The IAB (The Interactive Advertising Bureau) has come out in support of the DAA’s (Digital Advertising Alliance) stance against the evil developers at Microsoft who made track blocking the default in the newest version of Internet Explorer.
The IAB and the DAA want you to know that they’re not against allowing people to stop tracking while they surf, as a matter of record, they encourage people to exercise their right to say no to tracking and therein lies the problem. They say IE 10 is not people, it’s a machine and we don’t want machines making these life changing decisions for us.
Now I understand where they’re coming from. I’ve seen 2001 and Terminator. I know what happens when you give a machine too much power. On the other hand, I’d be happy to have my car parallel park for me and hit the breaks if the car in front of me comes to a sudden stop. For some things, I trust an emotionless (?) machine to do a better job than the average human, so I’m okay with IE 10 making a judgement call about which ads I see and don’t see.
The IAB says it’s restricting freedom of choice and will not be tolerated. What they really mean is, ‘hey, if people have to make a conscious effort to turn on tracking, we might as well forget the whole system because it ain’t gonna work.’ (Note: I don’t know if the people at IAB would actually say ‘ain’t’, but I feel like it’s a possibility.)
In order to get their point across, the IAB and the DAA are encouraging ad networks to ignore any “Do Not Track” signals coming from the Internet Explorer 10 browser. Hmm. . . that sounds. . . selective. Suppose some of those users actually wanted to have their browser set to block tracking? You’re going to ignore their wish and track anyway? Doesn’t that defeat the entire purpose of “Do Not Track” in the first place?

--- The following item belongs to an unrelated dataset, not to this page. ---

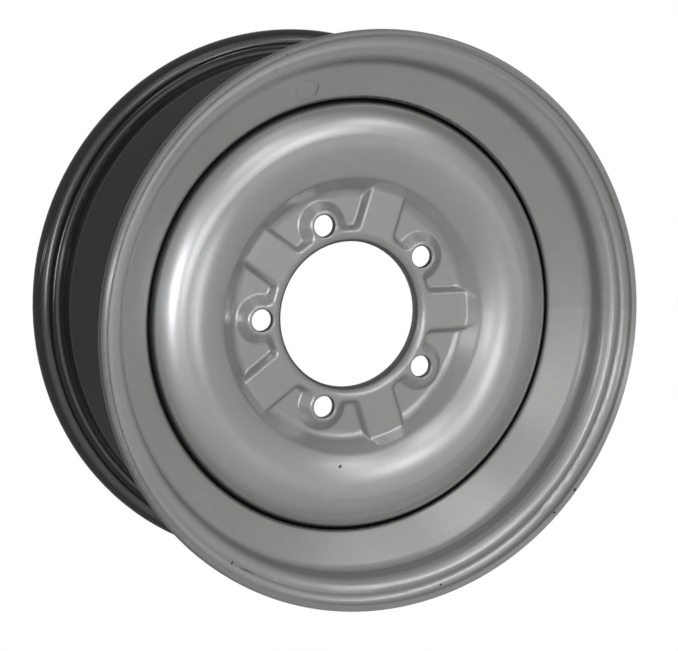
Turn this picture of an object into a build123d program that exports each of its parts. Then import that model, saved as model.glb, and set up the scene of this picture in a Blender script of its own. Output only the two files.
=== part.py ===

As if that wasn’t crazy enough, ZDNet has a series of email messages regarding this matter that have to read to be believed. Here’s a snippet from one member of the Direct Marketing Association:
Marketing fuels the world. It is as American as apple pie and delivers relevant advertising to consumers about products they will be interested at a time they are interested. DNT should permit it as one of the most important values of civil society. Its byproduct also furthers democracy, free speech, and – most importantly in these times – JOBS. It is as critical to society – and the economy – as fraud prevention and IP protection and should be treated the same way.
Wow. I’m all for marketing. Yes, it does its part in generating revenue and it does create jobs. But I’m not sure that regulating it is a threat to democracy, free speech, truth, justice or the American way.
What do you think? Is “Do Not Track” worthy of all this grandstanding or is it just another bump in the road we all need to get over?